In response, Greens leader Adam Bandt refused to criticise Albanese for killing off the bill, even though he admitted: “It’s pretty clear what happened this week—the logging and mining corporations told Labor not to protect the environment and forests, and Labor did what they were told.”
Whatever tactical differences erupted between Albanese and Plibersek, both are leading figures of a Labor government that is entirely committed to the interests of the mining and fossil giants that form a substantial part of Australian capitalism, regardless of the worsening repercussions for the planet and its population.
The climate policies of successive Australian governments, continued and expanded upon by Albanese’s, would lock in between 2 and 3 degrees Celsius of warming if replicated by all other countries. That was the finding of a Climate Action Tracker report from November, which deemed Australia’s action on climate change as “insufficient.”
The report stated the Labor government has given “the appearance of action where there has been little.” Instead, it has been “continuing its long-standing support for fossil fuels both at home and abroad, despite promising new investments into clean energy.”
It is this very government that the Greens are seeking to bolster with a formal alliance, should the next federal election, due by May, result in a minority government. Supposedly, this collaboration would entail the Greens attempting to push Labor into cutting emissions in line with what is scientifically necessary.
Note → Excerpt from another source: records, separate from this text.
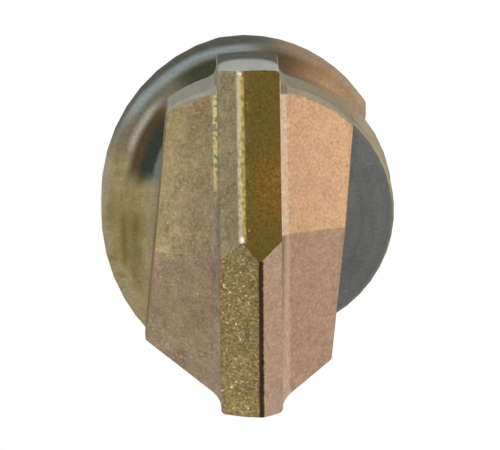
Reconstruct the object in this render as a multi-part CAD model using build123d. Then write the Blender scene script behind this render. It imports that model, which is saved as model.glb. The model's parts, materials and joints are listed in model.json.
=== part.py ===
from build123d import *
import os
from math import cos, radians, sin, sqrt

os.makedirs("parts", exist_ok=True)

# All lengths are millimetres. The bit stands on its shank end: z is 0 there and grows to the tip.
# Seen from the tip it cuts counter-clockwise, and the main blade lies along Y.

# Overall sizes
cutting_diameter = 12.0
overall_length = 160.0
flute_length = 92.0

# Main blade of the carbide head
head_height = 6.0
blade_half_width = 1.06
chisel_offset = 0.31
point_slope = 0.29
heel_slope = 0.345
lead_slope = 0.885

# Wings of the carbide head
wing_setback = 0.8
wing_lead_angle = 122.1
wing_heel_angle = 45.9
ridge_offset = 0.38
ridge_drop = 0.70
ridge_slope = 0.645
wing_heel_slope = 0.30
wing_lead_slope = 0.44
end_bulge = 0.15
end_shoulder = 0.25
end_fillet = 0.45
root_width = 0.28
root_slope = 1.9

# Twisted body
head_overhang = 0.13
flute_pitch = 18.0
core_share = 0.513
floor_angle = -32.0
flank_share = 0.602
flank_angle = 4.0
runout_length = 14.0
runout_sag = 1.6
neck_chamfer = 0.5

# Slotted shank
shank_diameter = 10.0
end_chamfer = 0.6
drive_slot_width = 2.8
drive_slot_depth = 1.3
drive_slot_length = 29.5
drive_slot_rise = 4.0
lock_groove_radius = 2.5
lock_groove_depth = 1.2
lock_groove_start = 8.5
lock_groove_length = 20.0

# Sizes that follow from those above
cutting_radius = cutting_diameter / 2
shank_radius = shank_diameter / 2
head_base_z = overall_length - head_height
flute_start_z = head_base_z - flute_length
wing_radius = cutting_radius - wing_setback
land_radius = wing_radius - head_overhang
core_radius = core_share * land_radius
flank_radius = flank_share * land_radius
blade_end_y = sqrt(cutting_radius**2 - blade_half_width**2)


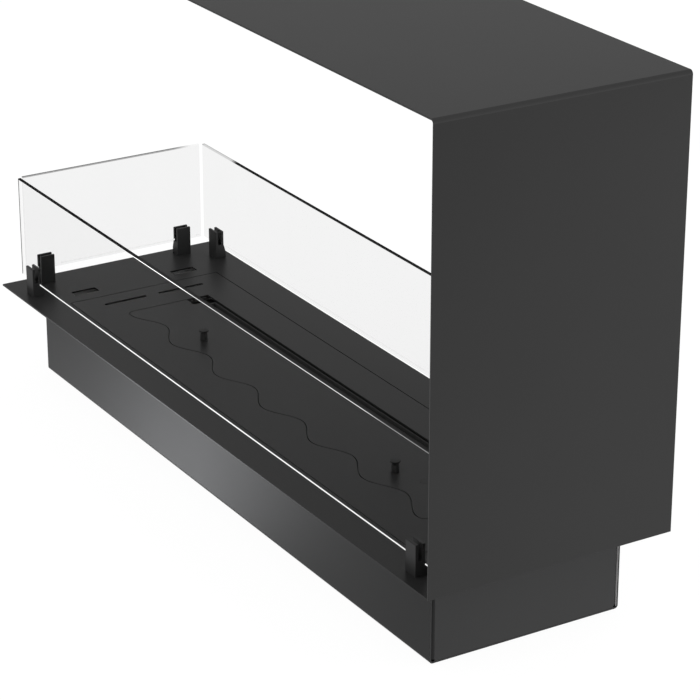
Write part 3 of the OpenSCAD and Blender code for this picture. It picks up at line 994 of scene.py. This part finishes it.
@dataclass
class Pane(Assembly):
    """Loose glass pane with polished edges."""

    node: str
    cover: float
    # glow is the strength of the painted glow on the strips
    glow: float
    clips: tuple[str, ...]
    outward: Triple
    # edge_deep, edge_pale, edge_cover and edge_clearing set the painted shade on the top edge
    edge_deep: float = 0.006
    edge_pale: float = 0.006
    edge_cover: float = 1.0
    edge_clearing: Clearing | None = None
    # how much the painted light and shade change along the upper strip
    painted_zones: float = 0.0
    # at the left end a dark strip and a wider strip of stronger cover are painted shade
    dark_corner: bool = False
    end_shade_cover: float = 0.066
    arris: float = 0.4 * MM
    lip: float = 0.9 * MM
    top_strip: float = 0.95 * MM
    bottom_gap: float = 0.5 * MM
    bottom_strip: float = 1.85 * MM
    # the lower painted glow stops this far beyond each clip, where the clip shades the pane
    clip_shade: float = 12.0 * MM
    corner_strip: float = 2.2 * MM
    corner_shade: float = 6.0 * MM
    sharp_over: float = 20.0
    facing_over: float = 0.99  # a face looks straight outwards by more than this
    leaning_over: float = 0.3  # an arris leans outwards or up by more than this

    def build(self) -> None:
        """Makes the pane with its clear body, the painted shade on its top edge and its strips of painted glow."""
        low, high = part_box(self.node)
        along = Vector((1, 0, 0)) if high.x - low.x > high.y - low.y else Vector((0, 1, 0))
        boxes = [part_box(f"glass_clip_{clip}") for clip in self.clips]
        grips = [(start, end + along * self.clip_shade) for start, end in boxes]
        bm = block(low, high)
        bmesh.ops.bevel(
            bm, geom=bm.edges[:], offset=self.arris, offset_type="OFFSET", affect="EDGES",
            segments=1, profile=0.5, material=-1, clamp_overlap=True,
        )
        for z in self.levels(low.z, high.z):
            cut_along(bm, Vector((0, 0, z)), Vector((0, 0, 1)))
        if self.dark_corner:
            for strip in (self.corner_strip, self.corner_shade):
                cut_along(bm, Vector((low.x + strip, 0, 0)), Vector((1, 0, 0)))
        for grip in grips:
            for corner in grip:
                cut_along(bm, corner, along)
        bm.normal_update()
        for face in bm.faces:
            face.material_index = self.part_of(face, low, high, grips)
        obj = new_object(f"{self.node}_pane", bm, self.sharp_over)
        obj.visible_glossy = False
        self.hand_in(obj, "glass", [self.node], *self.finishes())

    def finishes(self) -> list[Finish]:
        """Finishes of the pane.

        Returns:
            The finishes in the order of PanePart.
        """
        made: list[Finish] = [
            ClearPane(f"{self.node}_clear", self.cover),
            PaintedShadeEdge(f"{self.node}_painted_shade_edge", self.edge_deep, self.edge_pale, self.edge_cover, self.edge_clearing),
            PaintedGlowStrip(f"{self.node}_painted_glow_strip", self.glow, self.painted_zones),
        ]
        if self.dark_corner:
            # painted shade at the left end, from the clear pane's material with a stronger cover
            made.append(ClearPane(f"{self.node}_painted_end_shade", self.end_shade_cover))
        return made

    def levels(self, bottom: float, top: float) -> tuple[float, float, float, float]:
        """Heights that bound the strips of painted glow.

        Args:
            bottom: Height of the pane's bottom edge.
            top: Height of its top edge.

        Returns:
            Both ends of the lower strip, then both ends of the upper one.
        """
        lower = bottom + self.arris + self.bottom_gap
        upper = top - self.arris - self.lip
        return lower, lower + self.bottom_strip, upper - self.top_strip, upper

    def part_of(
        self, face: BMFace, low: Vector, high: Vector, grips: list[tuple[Vector, Vector]],
    ) -> PanePart:
        """Part of the pane that a face belongs to.

        Args:
            face: Face of the pane.
            low: Lowest corner of the pane.
            high: Highest corner of the pane.
            grips: Boxes that the clips take and shade.

        Returns:
            The part.
        """
        middle = face.calc_center_median()
        z0, z1, z2, z3 = self.levels(low.z, high.z)
        outwards = face.normal.dot(Vector(self.outward))
        # the top edge and the strip at the outer left corner get the painted shade
        if face.normal.z > self.leaning_over or middle.z > z3:
            return PanePart.PAINTED_SHADE
        if self.dark_corner and outwards > self.leaning_over and middle.x < low.x + self.corner_strip:
            return PanePart.PAINTED_SHADE
        held = any(a.x < middle.x < b.x and a.y < middle.y < b.y for a, b in grips)
        # the strips of painted glow, left off where a clip holds or shades the pane
        if outwards > self.facing_over and (z2 < middle.z < z3 or z0 < middle.z < z1 and not held):
            return PanePart.PAINTED_GLOW
        # the wider strip at the left end gets painted shade
        end_shaded = self.dark_corner and middle.x < low.x + self.corner_shade
        return PanePart.PAINTED_END_SHADE if end_shaded else PanePart.CLEAR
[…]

This is a fraud. Scientists have repeatedly warned that the Earth will reach an inhospitable level of warming if emissions are not drastically cut immediately
To halt the climate crisis, nothing short of the complete transformation of society is necessary to overturn the capitalist profit system, the root source of environmental degradation. The Greens have plainly demonstrated their role as a party of the political establishment, working with Labor to uphold this system.